Following such reports, the Italian MP Antonio Zennaro, a member of the Parliamentary Committee for the Security of the Republic, filed a formal interrogation addressing the Italian government, asking it to verify if Shahid Roudaki really was Galaxy F and—if that were the case—if the ship had been sold to the Iranians in contravention to international sanctions against dual-use technology. Also named 'Altinia', and briefly 'Ha Spring'.

==Description==
Chinese news agency Xinhua has described Shahid Roudaki as a light fleet carrier. Thomas Newdick opines that she was a former roll-on/roll-off ship modified for military purposes, and compares her to the or a much smaller version of the Expeditionary Mobile Base concept.

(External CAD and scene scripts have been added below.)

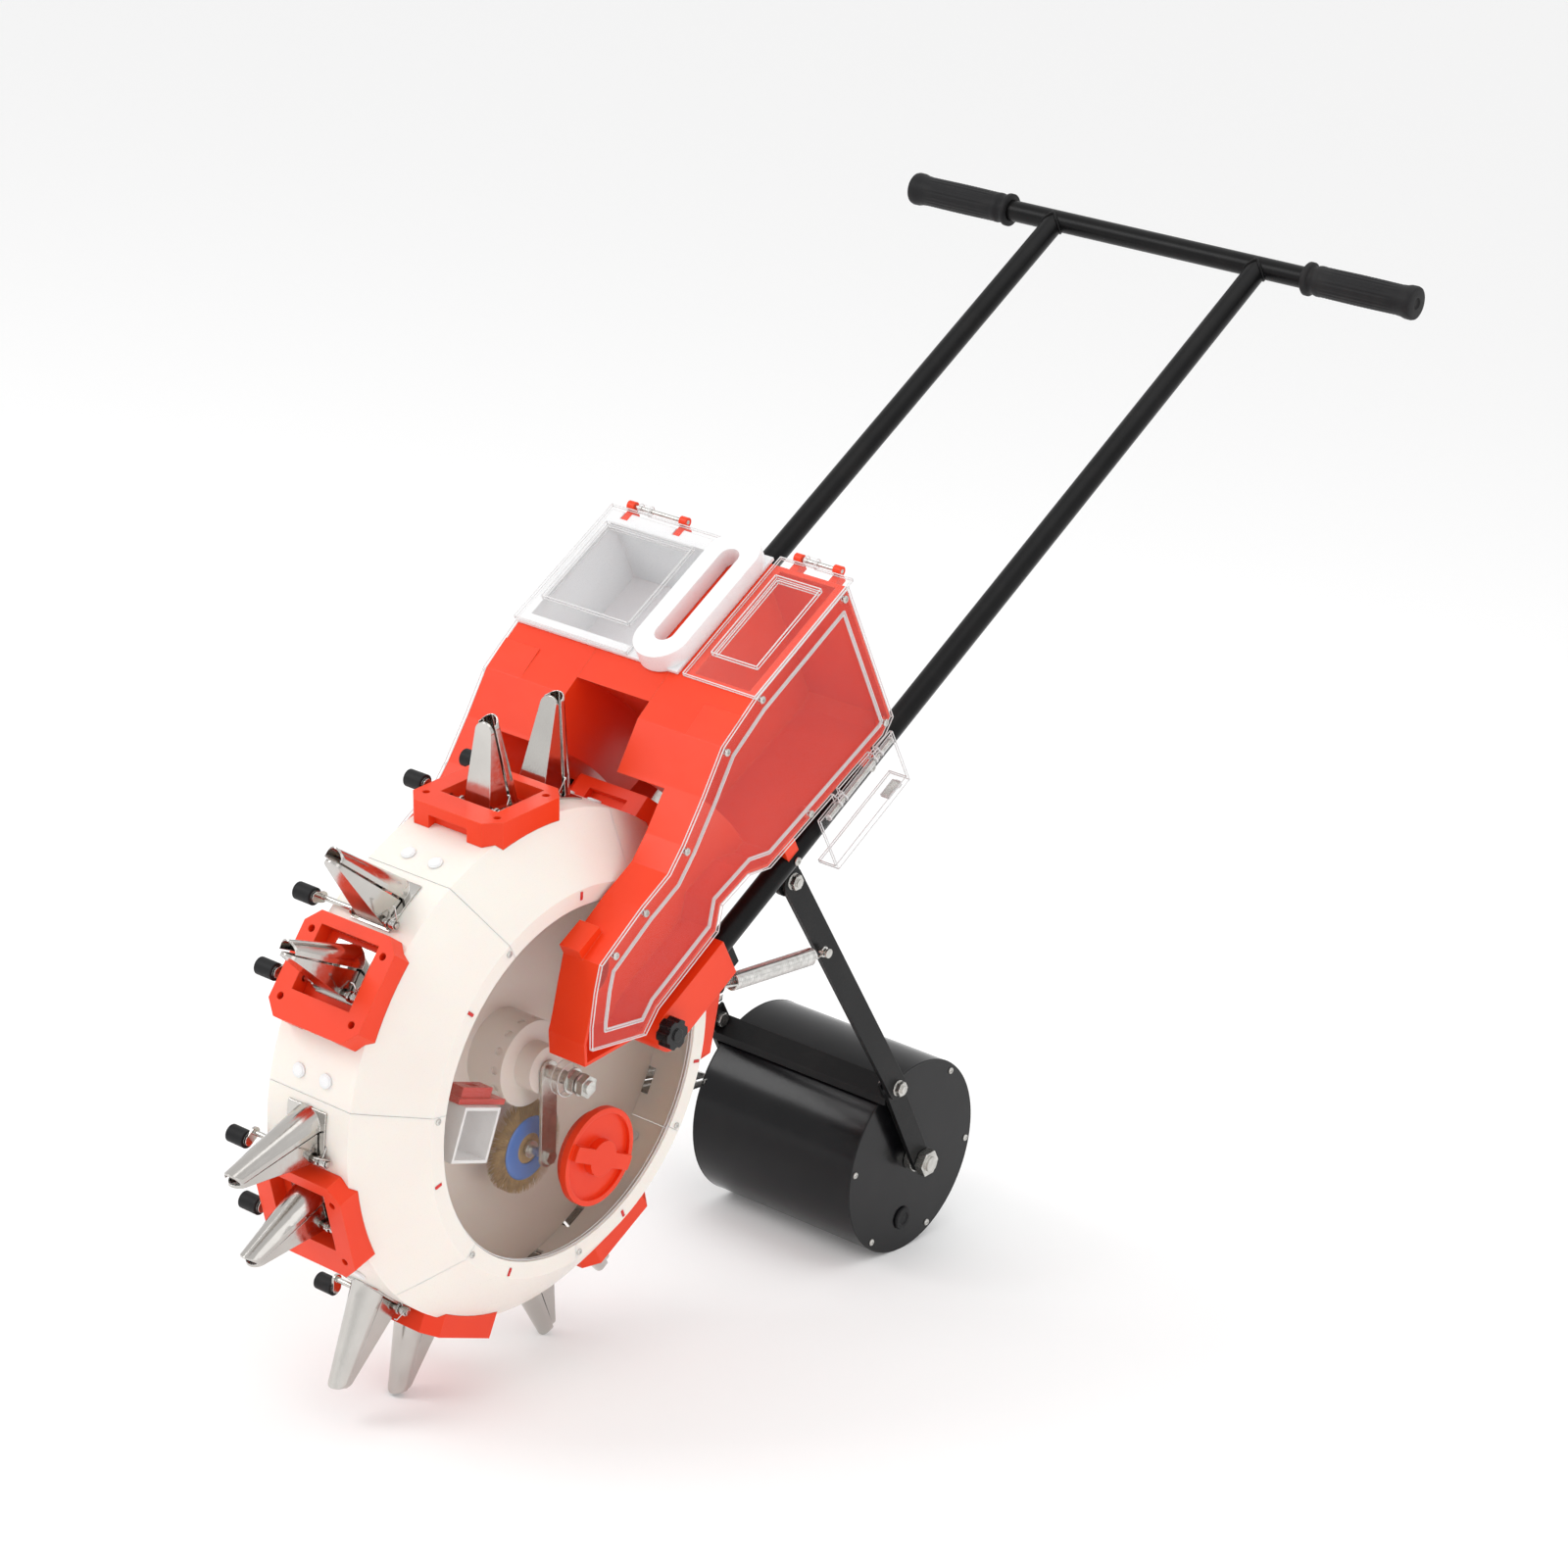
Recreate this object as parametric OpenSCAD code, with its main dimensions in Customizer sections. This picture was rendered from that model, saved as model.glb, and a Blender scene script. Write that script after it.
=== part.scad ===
// Hand-push dibble-wheel seeder and fertiliser.
// A drum with fourteen duckbill mouths is pushed ahead of a sprung press roller.
// Directions: -Y is forward travel, +Y is towards the operator, +Z is up, ground is z = 0.
// +X is on the right for somebody who looks at the machine's front, and a name that ends
// in "_right" means that side.
//
// Two helper frames are used below:
//   axle frame   - origin on the drum axle, axes parallel to the part's axes
//   leaned frame - the axle frame turned by `lean`, so its second axis runs up the
//                  handle tubes and its third axis points away from the hopper's bottom

/* [Stance] */
// Slope of the handle tubes above level when the seeder stands parked, degrees
lean = 36; // [33:0.5:38]

/* [Handle] */
// Outer diameter of the handle tubes and the crossbar
tube_d = 22; // [19:0.5:25]
// Wall of the handle tubes
tube_wall = 1.8; // [1.2:0.1:2.5]
// Distance from the middle plane to each handle tube
tube_x = 122.9; // [121:0.1:124]
// Distance along the tubes from the drum axle to the crossbar
handle_reach = 1129; // [900:1:1360]
// Full width of the crossbar over both grips
crossbar_w = 606; // [500:1:730]
// Length of one rubber grip
grip_len = 124; // [100:1:150]
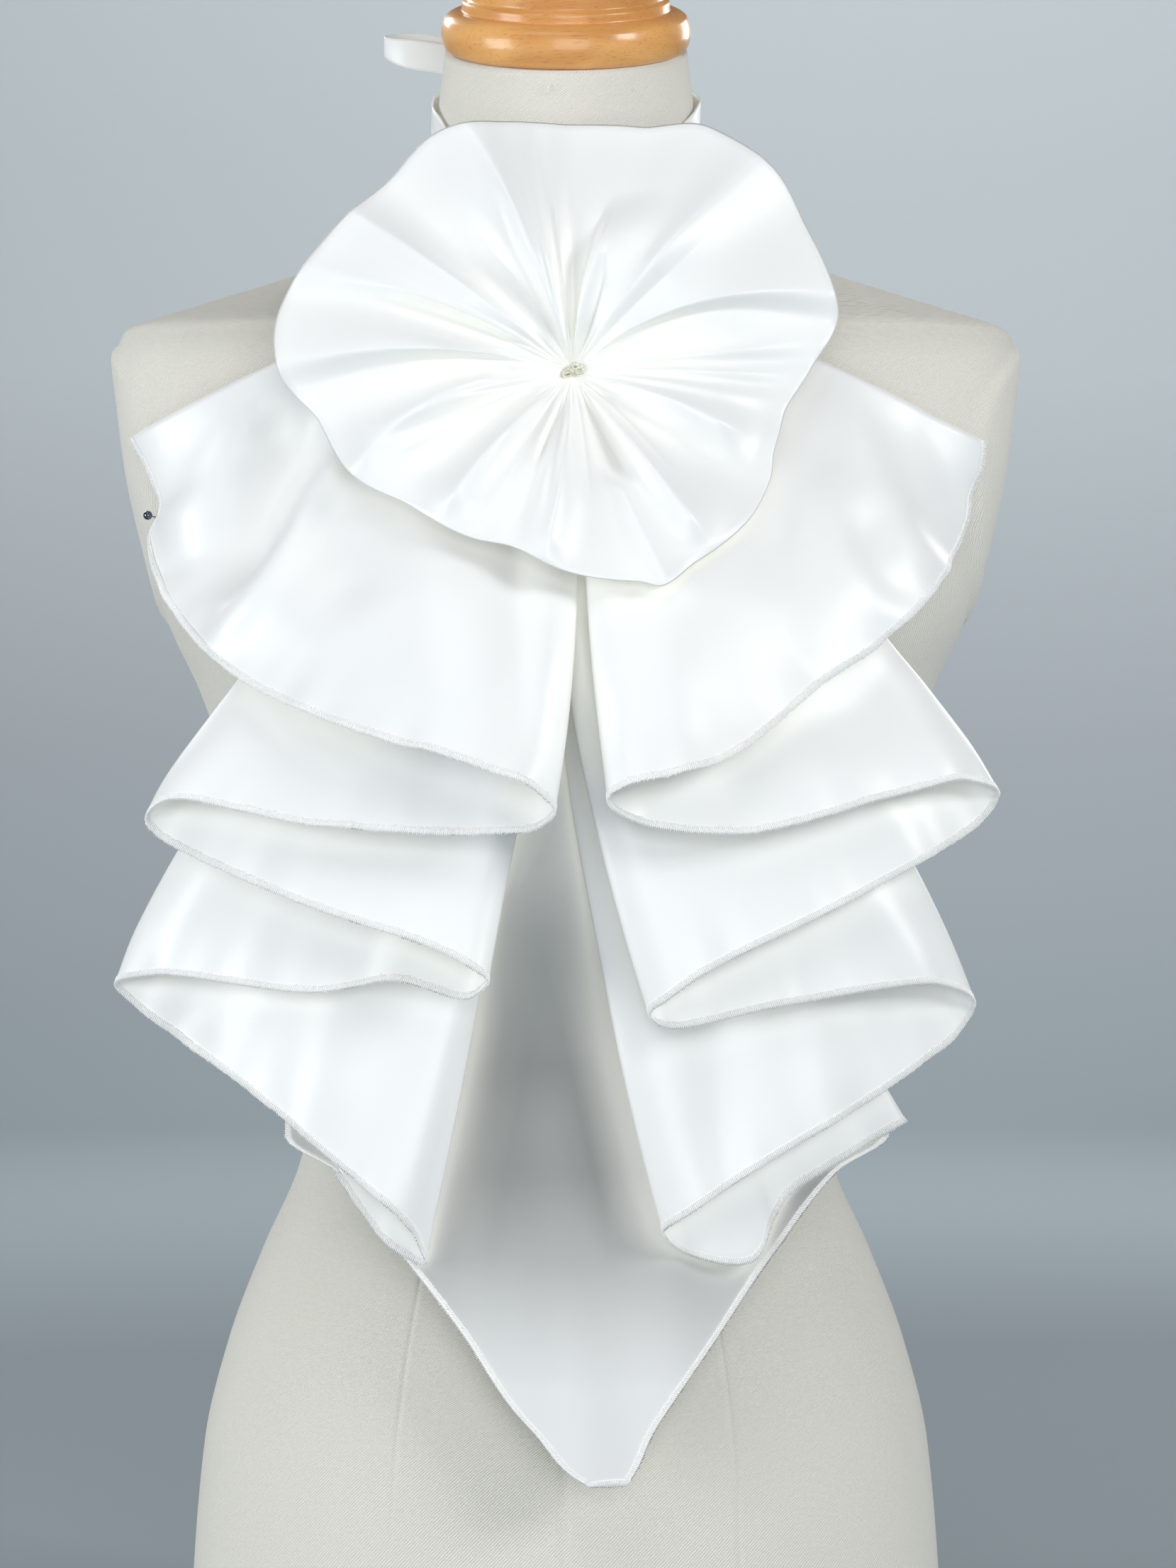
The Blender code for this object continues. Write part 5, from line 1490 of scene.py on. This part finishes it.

She displaced 12,000 tonnes and was 150 m long, with a beam of 22 m, according to a statement released by public relations office of the IRGC.

=== Armament ===
She was equipped with one 23 mm anti-aircraft gun and several heavy machine guns. The vessel was capable of carrying helicopters and multiple armament on her deck, including drones and missiles. She was equipped with 3D phased-array radar, anti-ship missiles and electronic warfare systems. The vessel functions as a mothership to smaller vessels, as well as a platform for launching unmanned aerial vehicles (UAV).

In the footage of commissioning ceremony, a Bell 412 helicopter, four speedboats, six Ababil-2 drones, a Sevom Khordad TELAR and eight anti-ship cruise missiles in four twin container launchers (possibly of Ghader or Ghadir type) were spotted on her deck. According to H. I. Sutton, it would be unlikely for the IRGC to use the ship with such a formation of equipment in future operations because they were showcasing the asymmetrical roles and potential capability of Shahid Roudaki in the commissioning ceremony.

Shahid Roudaki along with the similar Shahid Mahdavi mothership are able to be armed with Fateh-class ballistic missile containers such as Dezful.

===Sinking===
She was set on fire and sank near the Strait of Hormuz, possibly in a US attack on 1 September, 2026, in shallow water with part of the superstructure above water.